**WORK INSTRUCTIONS:**
Repeat the material in full. Keep every line exactly as it is.

**DATA BLOCK:**
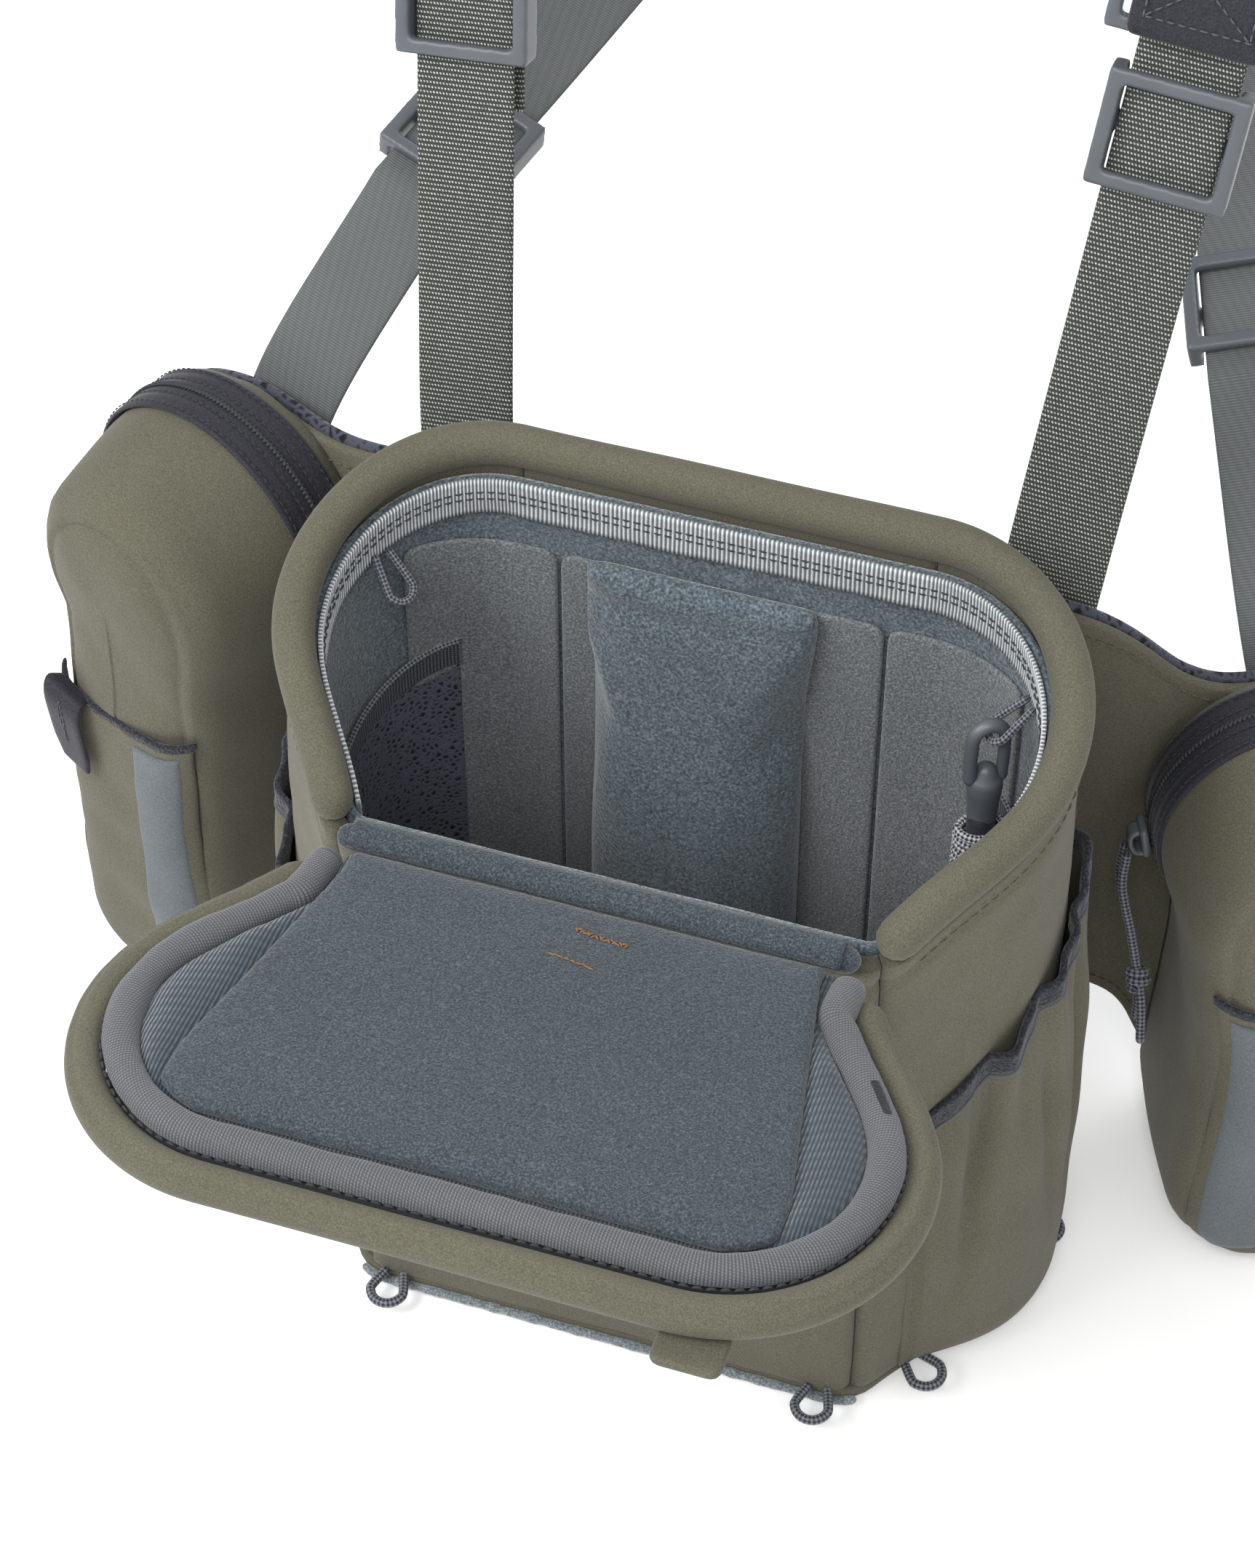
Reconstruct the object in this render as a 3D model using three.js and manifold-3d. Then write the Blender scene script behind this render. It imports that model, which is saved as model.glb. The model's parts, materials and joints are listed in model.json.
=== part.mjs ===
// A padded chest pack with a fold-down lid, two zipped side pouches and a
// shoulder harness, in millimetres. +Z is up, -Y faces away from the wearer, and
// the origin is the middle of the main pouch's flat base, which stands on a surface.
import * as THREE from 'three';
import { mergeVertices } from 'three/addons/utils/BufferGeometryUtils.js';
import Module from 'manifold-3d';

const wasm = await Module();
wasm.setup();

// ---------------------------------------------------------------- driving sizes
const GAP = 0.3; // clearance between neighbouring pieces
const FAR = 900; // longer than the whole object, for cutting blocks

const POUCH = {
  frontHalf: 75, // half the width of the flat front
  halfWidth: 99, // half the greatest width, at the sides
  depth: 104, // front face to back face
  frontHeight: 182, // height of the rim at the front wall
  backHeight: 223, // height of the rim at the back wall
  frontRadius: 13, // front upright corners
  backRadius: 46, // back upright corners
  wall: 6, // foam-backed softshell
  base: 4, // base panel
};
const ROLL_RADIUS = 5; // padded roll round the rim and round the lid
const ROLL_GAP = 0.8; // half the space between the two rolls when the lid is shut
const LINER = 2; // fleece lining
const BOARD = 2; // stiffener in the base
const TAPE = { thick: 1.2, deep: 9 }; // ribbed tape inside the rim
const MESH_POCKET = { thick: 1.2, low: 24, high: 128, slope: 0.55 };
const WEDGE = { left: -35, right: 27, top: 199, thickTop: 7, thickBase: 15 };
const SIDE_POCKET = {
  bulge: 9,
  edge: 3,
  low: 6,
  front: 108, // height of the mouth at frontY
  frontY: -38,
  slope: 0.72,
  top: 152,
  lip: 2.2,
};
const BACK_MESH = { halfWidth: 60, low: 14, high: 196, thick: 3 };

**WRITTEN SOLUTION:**
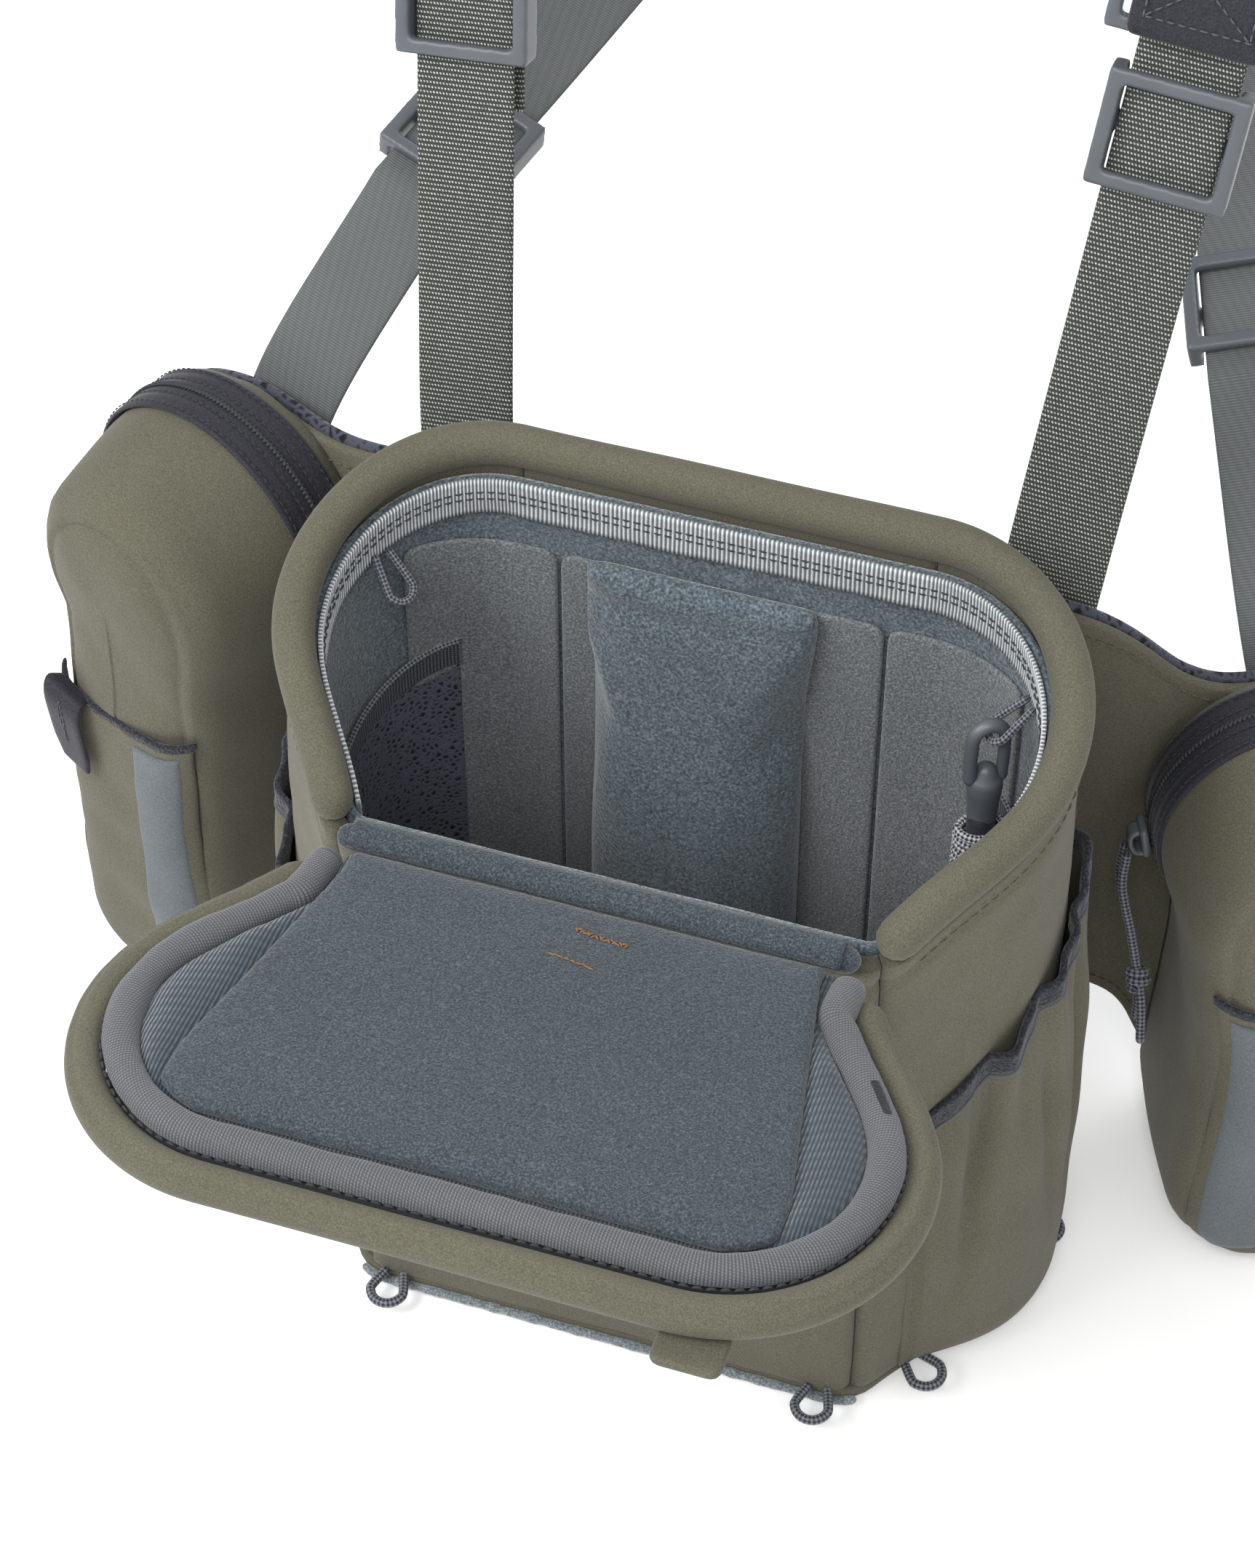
Reconstruct the object in this render as a 3D model using three.js and manifold-3d. Then write the Blender scene script behind this render. It imports that model, which is saved as model.glb. The model's parts, materials and joints are listed in model.json.
=== part.mjs ===
// A padded chest pack with a fold-down lid, two zipped side pouches and a
// shoulder harness, in millimetres. +Z is up, -Y faces away from the wearer, and
// the origin is the middle of the main pouch's flat base, which stands on a surface.
import * as THREE from 'three';
import { mergeVertices } from 'three/addons/utils/BufferGeometryUtils.js';
import Module from 'manifold-3d';

const wasm = await Module();
wasm.setup();

// ---------------------------------------------------------------- driving sizes
const GAP = 0.3; // clearance between neighbouring pieces
const FAR = 900; // longer than the whole object, for cutting blocks

const POUCH = {
  frontHalf: 75, // half the width of the flat front
  halfWidth: 99, // half the greatest width, at the sides
  depth: 104, // front face to back face
  frontHeight: 182, // height of the rim at the front wall
  backHeight: 223, // height of the rim at the back wall
  frontRadius: 13, // front upright corners
  backRadius: 46, // back upright corners
  wall: 6, // foam-backed softshell
  base: 4, // base panel
};
const ROLL_RADIUS = 5; // padded roll round the rim and round the lid
const ROLL_GAP = 0.8; // half the space between the two rolls when the lid is shut
const LINER = 2; // fleece lining
const BOARD = 2; // stiffener in the base
const TAPE = { thick: 1.2, deep: 9 }; // ribbed tape inside the rim
const MESH_POCKET = { thick: 1.2, low: 24, high: 128, slope: 0.55 };
const WEDGE = { left: -35, right: 27, top: 199, thickTop: 7, thickBase: 15 };
const SIDE_POCKET = {
  bulge: 9,
  edge: 3,
  low: 6,
  front: 108, // height of the mouth at frontY
  frontY: -38,
  slope: 0.72,
  top: 152,
  lip: 2.2,
};
const BACK_MESH = { halfWidth: 60, low: 14, high: 196, thick: 3 };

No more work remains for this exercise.